Where would you get "something like insulin," in order to sell it at a reasonable price? What's reasonable?
That would certainly stir the domestic research/legal establishment. Every manufacturer would develop their new medicines in the EU.
Not that the above projection is all bad. There would be thrashing, but eventually laws on medical development would get more or less harmonized.
“some leashing of the plaintiff bar”
Here’s your prescription today. Would you like to have tort coverage for it?
Will someoneelse be paying for that tort coverage?
No, it’s patient pay.
No, thanks!
I hear what you're saying...the industry is heavily regulated, but the FDA isn't holding up reviews excessively, in my opinion. The bottom line is that it takes time to research (and money) and develop medicines.
The phased approach to clinical development isn't because regulators want it--it makes sound clinical and ethical sense. We must first test for safety, then efficacy, and then to compare the drug for health outcomes. The industry doesn't want trials expedited at the expense of dead bodies.
Personally, I would love to see other countries shoulder more of the expense. Just as they rely on our Department of Defense for military actions, they seem to assume that we have an endless stream of innovative, efficacious and safe medicines that we can dispense like Pez.
I agree that the three step rationale in FDA approval makes sense, but is costly.

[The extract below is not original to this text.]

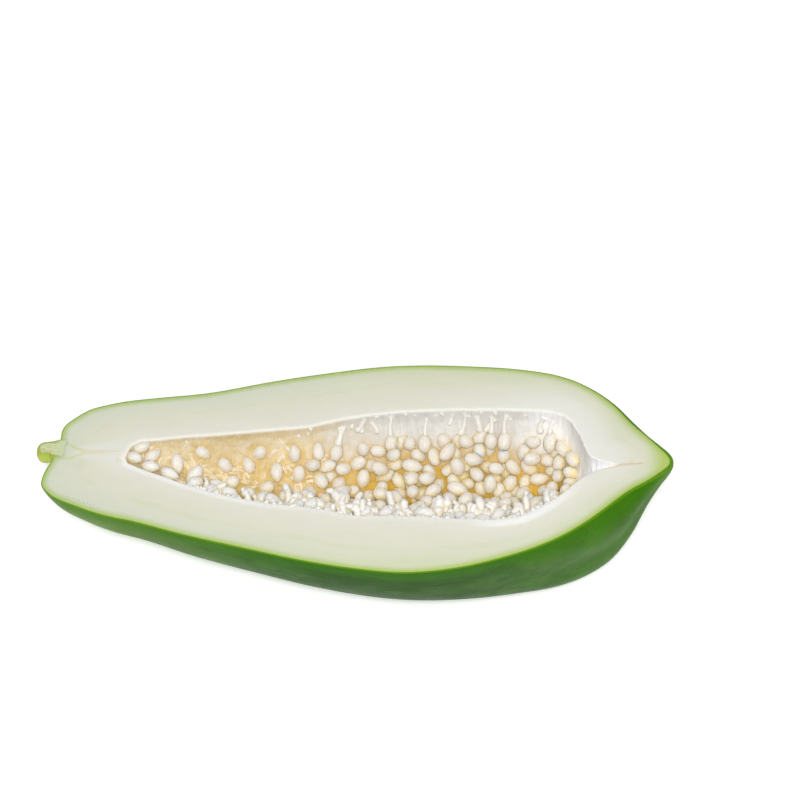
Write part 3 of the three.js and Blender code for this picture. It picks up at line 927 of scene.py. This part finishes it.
def thrown_seed(layer, numbers):
    """One seed at random on a layer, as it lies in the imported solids."""
    along = layer["start"] + (layer["end"] - layer["start"]) * next(numbers)
    angle = math.pi * next(numbers)
    lean = SEED_LEAN_MOST * next(numbers)
    turn = 2 * math.pi * next(numbers)
    size = 1 + SEED_SIZE_SPREAD * (2 * next(numbers) - 1)
    half_length, half_width = SEED_LENGTH * size / 2, SEED_WIDTH * (1 + size) / 4
    reach = math.hypot(half_length * math.sin(lean), half_width * math.cos(lean))
    inset = SEED_CLEARANCE + layer["lift"] + reach
    middle = Vector(cavity_point(along, angle, inset))
    inward = (Vector(cavity_point(along, angle, inset + 1)) - middle).normalized()
    level = Vector((1, 0, 0))
    axis = level * math.cos(turn) + inward.cross(level) * math.sin(turn)
    axis = axis * math.cos(lean) + inward * math.sin(lean)
    lies = {"along": along, "angle": angle, "inward": inward, "middle": middle, "axis": axis}
    return {**lies, "half_length": half_length, "half_width": half_width}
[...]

But, there was mention of a Polish drug being developed in a short period for $40 or $50 million. Did they skip steps? Or was the drug so close to another existing one that it was easily approved, so the contrast is not as great as it would seem?
https://www.medindia.net/drug-price/insulin.htm
https://www.medindia.net/drug-price/insulin/lantus.htm
I think that translates to about $38 for a 10ml vial.
“Every manufacturer would develop their new medicines in the EU.”
US drug designers aren’t going to move readily. Learning French or German isn’t easy and it would interfere with drug design work. Housing in England is generally terribly expensive. Scotland gets real cold.
Drug approval testing is often multi-national.
I believe it was molecularly identical.
Patents must describe how the protected article is made in sufficient detail for one skilled in the art to make the patented item.
If a product came out in 1981, the patents would have expired around 2001, or before.
The structure of insulin was given in my organic chemistry book I bought in the mid-1960’s.
As a drug company you would manufacture it. Charge less for it than what others are charging.
If the price of insulin is as outrageous as the article claims, that’d be easy to do.
If not, then it is priced correctly.
“I have a condition which requires drugs and I pay to fill the prescriptions a lot. I also frequently travel to EU. Prescriptions drug prices (for the same drugs I take in Canada) in Germany for example, are much lower and often 1/4 of that what I have to pay in Canada. Same in Australia and NZ.”
Canadian reader comment from:
https://www.cbc.ca/news/health/drug-prices-1.5007636
Canada doesn’t have the lowest drugs prices of a Westernized country.